You may find people sharing opinions that you’re not hearing through other channels, such as a need for you to support remotely when they have technical issues.
Join several of these groups, as well as offline groups and community spaces, and get involved. This is more reliable than interviews, as people are in a natural environment living their normal lives.
There’s no expectation or incentive to say certain things, and the better your integration, the more quality conversations you can be part of.
Cross-department collaboration
The process of building buyer personas shouldn’t be the job of just one team. To refine your persona, it’s crucial that different departments – sales, marketing, customer success, customer service, leadership, and so on – work together.
Involve different members of your own team and others in the process to ensure diverse input. Make sure you gather a variety of insights from people involved in different stages of the customer journey.

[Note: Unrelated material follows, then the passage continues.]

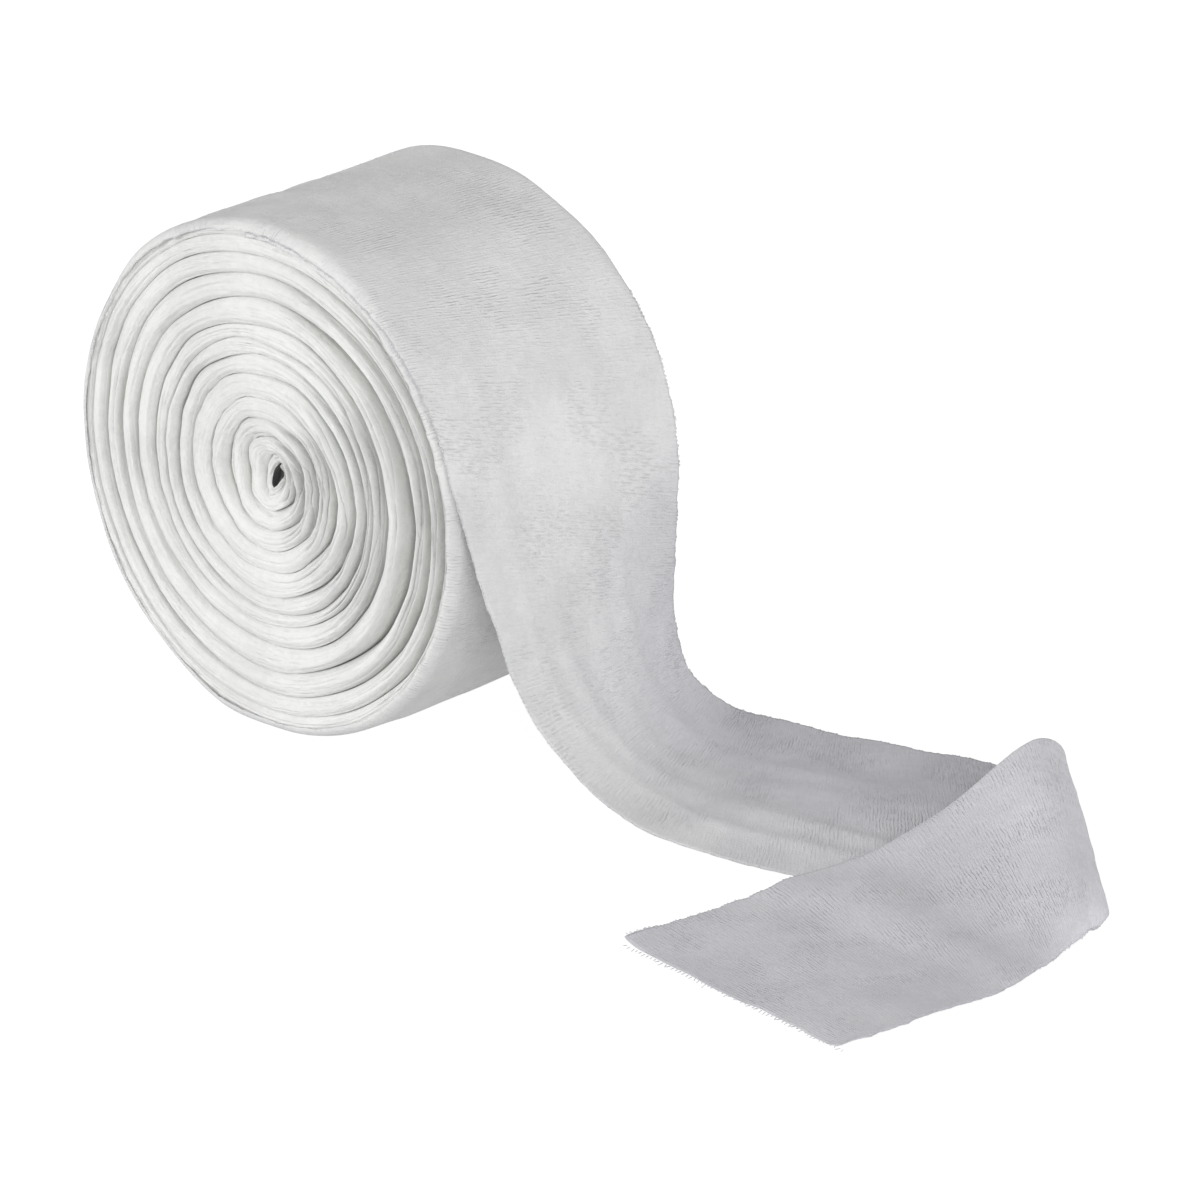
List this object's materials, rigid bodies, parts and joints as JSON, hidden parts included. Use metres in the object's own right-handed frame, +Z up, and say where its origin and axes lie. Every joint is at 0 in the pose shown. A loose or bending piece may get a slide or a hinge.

Granted, this can be a time-consuming process, but taking a holistic approach means you’ll be able to build a more rounded view of your ideal customer while also ensuring colleagues feel valued.
Virtual collaboration tools are extremely beneficial here, particularly for hybrid or virtual teams that want to work together in real time. It means you can invite any team member you want to offer their insights virtually and can create a visual representation that brings your ideal customer to life.
Develop your B2B buyer persona
With some proper research and looking in the right places, it’s not hard to create a solid buyer persona based on real life. The more you put in, the better it will serve you and your marketing team, becoming a more accurate portrayal of your real-life target buyers. It’s surprising how much a bit of research helps.
Having a well-thought-out persona means marketing isn’t just sent out into the void while hoping for the best, but has a specific target it’s personalized toward. Not everyone is going to want to buy your product, but you’re not targeting everyone.
By reaching people who have a genuine interest in your products, you save time, money, and effort. It’s all about working smarter, not harder.